RAM shouldn't make a difference; this thing should fit easily in <1MB, no matter how large your counter gets. Even if it's computing the series by which it gets the square-root result in software, it doesn't have to hold all elements of the series at one time.

Also, this test doesn't actually spawn off separate child processes. That's what clusters excel at--tasks that end up spawning off many independent threads of execution to do work in parallel (i.e. neural nets and the like). It's likely that the process in its entirety got executed on one node of your cluster.

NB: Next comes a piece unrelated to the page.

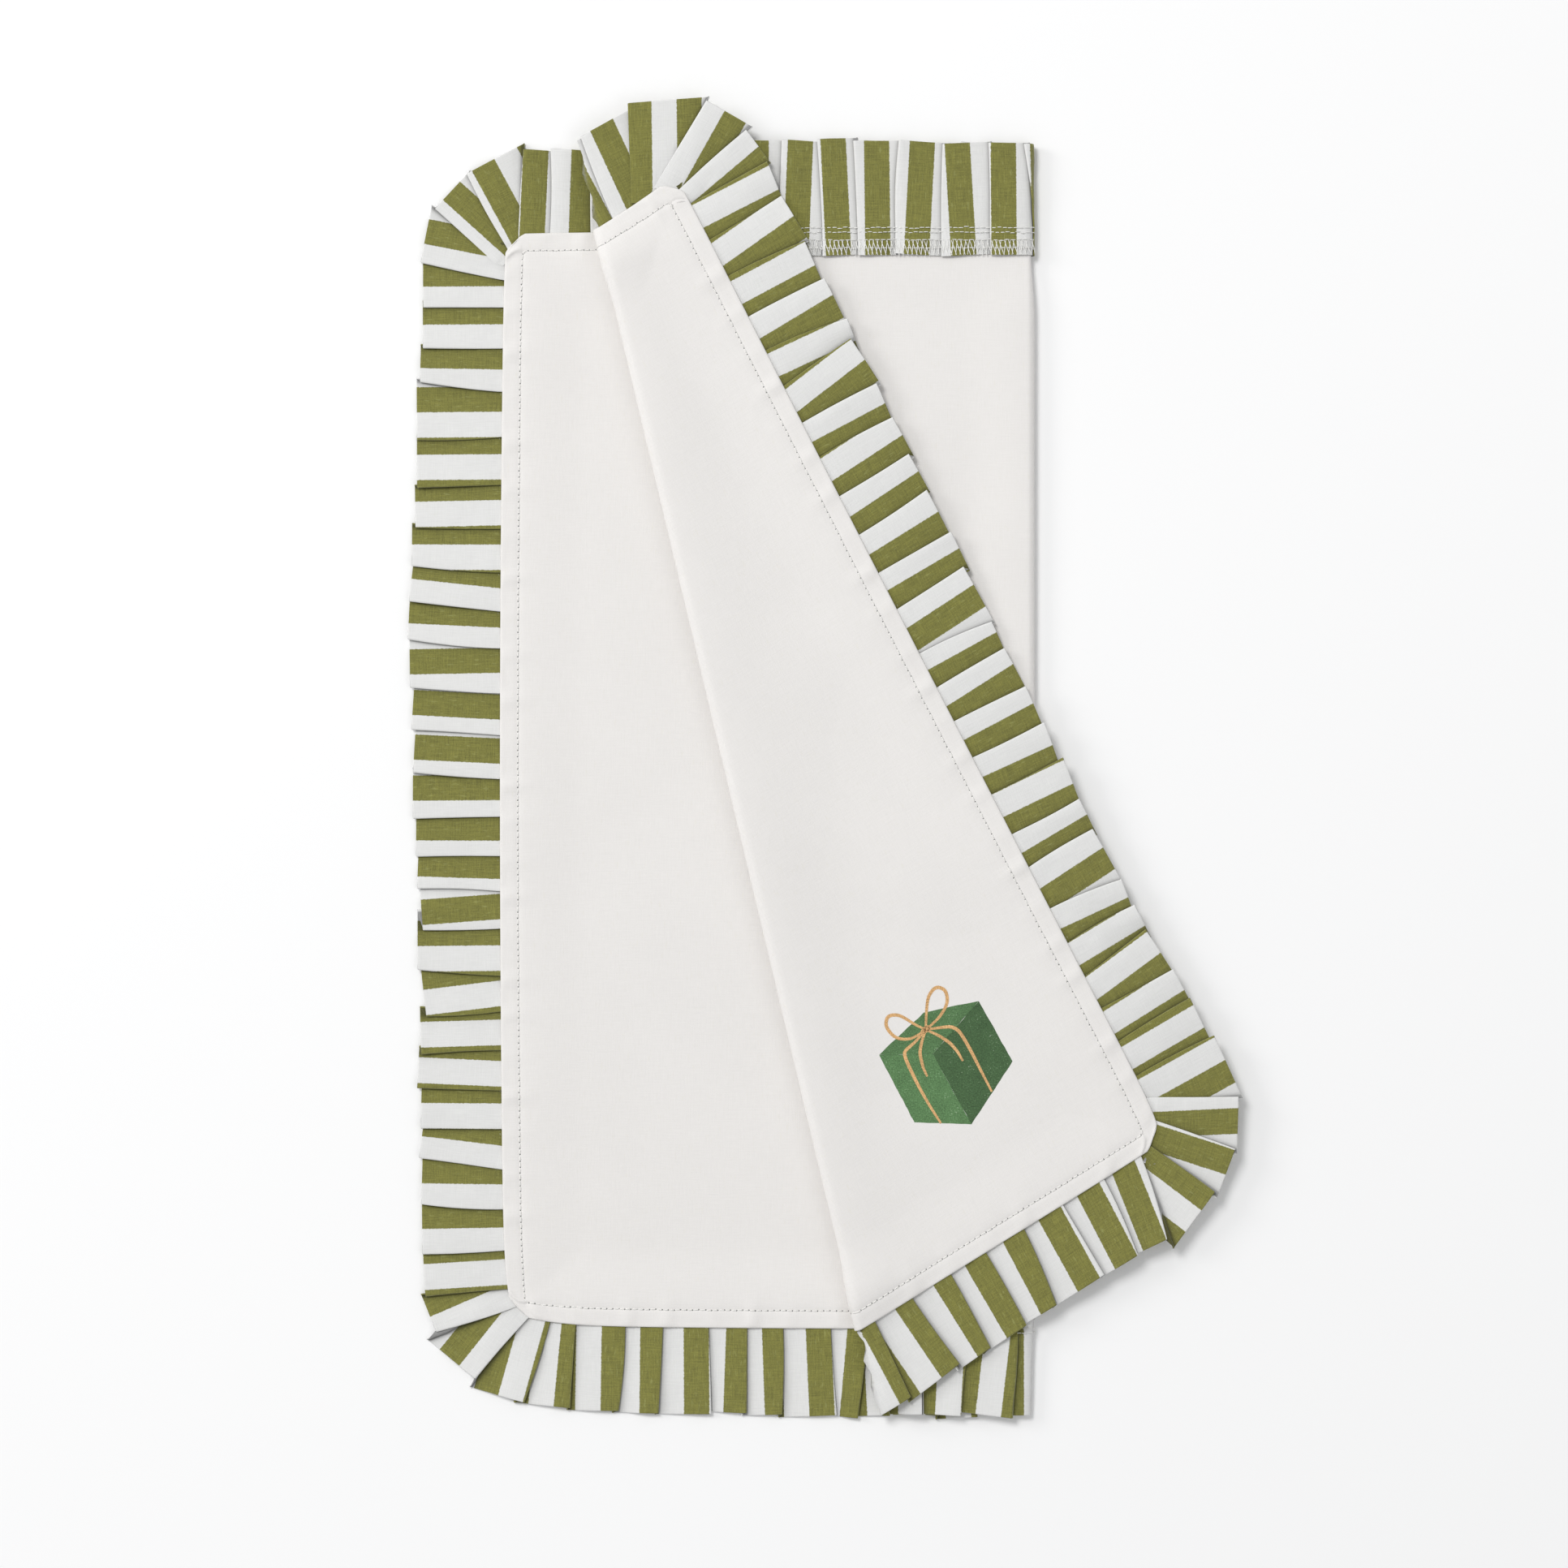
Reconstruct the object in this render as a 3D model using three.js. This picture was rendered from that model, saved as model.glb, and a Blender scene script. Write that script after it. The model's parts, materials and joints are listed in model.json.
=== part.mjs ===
// A cotton skirt cloth with a knife-pleated ruffle on its four sides, folded in half from right to left, with the
// free side of its upper half turned back along a slanting crease. Millimetres, +Z up.
//
// Every piece is drawn on the flat, open cloth, right side up: X runs from the left seam to the right seam, Y from
// the bottom seam to the top seam, and Z = 0 is the cloth's wrong side. Nested groups then make the two folds.
import * as THREE from "three";

// Cloth and ruffle, measured from seam to seam
const PANEL_WIDTH = 522;
const PANEL_HEIGHT = 538;
const CORNER_CUT = 8; // each leg of the cut across a corner
const RUFFLE_WIDTH = 42;
const PLEAT_PITCH = 20.5; // from one pleat's fold to the next
const CORNER_PLEATS = 5;
const STRIP_JOIN_HEIGHT = 209; // from the bottom seam to the ruffle's lapped join on the left side

// Seam edge
const HEM_DEPTH = 9.2; // the thick edge where the seam allowances lie together
const OVERLOCK_WIDTH = 3; // the thread that binds their raw edge
const STITCH_INSET = 8.5; // from the seam to the middle of the topstitching
const THREAD_WIDTH = 0.6;
const THREAD_HEIGHT = 0.4;

// Thicknesses. A pleat rises from PLEAT_LOW, where it comes out from under its neighbour, to PLEAT_HIGH at its fold.
const PANEL_THICKNESS = 0.8;
const HEM_THICKNESS = 1.6;
const OVERLOCK_THICKNESS = 1.2;
const PLEAT_LOW = 1.6;
const PLEAT_HIGH = 3.6;

// Folds
const CREASE_INSET_TOP = 46; // from the free side's seam to the crease, at the top seam
const CREASE_INSET_BOTTOM = 174; // the same at the bottom seam
const CREASE_SLIP = 0.086; // how far the turned side slips up along its crease, for each mm away from it
const FOLD_GAP = 1.5; // cloth taken up by the bend, on each side of a fold line
const HALF_FOLD_ANGLE = Math.PI;
const TURN_BACK_ANGLE = Math.PI;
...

As for the difference in results, it could easily have to do with how far the system takes the sqrt series iteration. There are formulas to compute how far to iterate a series for some degree of accuracy, but I don't remember them (too long since my last Calculus course :wink: ). In any event, you should expect different CPUs to take the series to different iterations, especially since AFAIK, IEEE hasn't defined a floating-point accuracy standard regarding square root calculations.

Kelledin

bash-2.04$ kill -9 1
init: Just what do you think you're doing, Dave?
 
Those who build SBC rack mount computers/clusters use a passive backplane and installed into 19" rack mounting.

This backplane can have up to 20 PCI slots and 4 processor slots (Im sure there might be more but this is a option available now off the shelf)

SBC's come in too many configurations, multiple processors, gigs of ram, onboard everything including kitchen sink.

Yes I know there are stand alone cases for SBC computers.

No, you cannot drop a SBC into a PCI slot or people would have been doing that for years to upgrade to SMP. closest thing to this was Apple's frankenstien called "dos compatability card" that was a PC inside your old mac.
 
Still haveing problems... I'm not sure how to compile it using the numbers 1 1000000000. When I compile just that code, it runs and says Usage: (path and .exe file name) number1 number2. I'm really rusty with programming, and haven't worked with it for quite some time, so if it is some retarded error of mine I apologize 😛

"Trying is the first step towards failure."
 
Oh, Klipsch has its ProMedia 4.2 set out. Advantages over the 4.1 are dual subwoofers (one front, one rear) and independent control for front and back. Also "re-worked" connection to improve quality. (The last part might well be BS; 4.1's have near-perfect quality as it is.)

Kelledin

bash-2.04$ kill -9 1
init: Just what do you think you're doing, Dave?
 
Ok, Cool on all your mention...But really did it take 34 seconds for your 1.3GHZ Processor to calculate the code!!! Cause if it really did, the Athlon is the way to go for building clusters....I am not showing off here of anything, I just need to learn and I think We all do here....
I have seen the same test run on a 15 node fast cluster and the result was just under 1 minutes... Can you run your test again and repost.
BTW: When I ran the test in a parallel mode I used this to do it running LAM-MPI.
Used this to divide the job:
##########################################
export SIGMASQRT=/home/nabil/sigmasqrt

# $OUTPUT must be a named pipe
mkfifo output
lamexec -c 1 n0 ./sigmasqrt 1 333000000 > $OUTPUT < /dev/null&
lamexec -c 1 n0 ./sigmasqrt 333000001 666000000 > $OUTPUT < /dev/null&
lamexec -c 1 n2 ./sigmasqrt 666000001 1000000000 > $OUTPUT < /dev/null&
####################################
and off course to sum it all, this to go along with it:


##############################
#include <stdio.h>
#include <math.h>

int main (void) {

double result = 0.0;
double number = 0.0;
char string[80];


while (scanf("%s", string) != EOF) {

number = atof(string);
result = result + number;
}

printf("%lf\n", result);

return 0;

}
####################################

This allowed me to run the same job diveded on 3 different CPUs...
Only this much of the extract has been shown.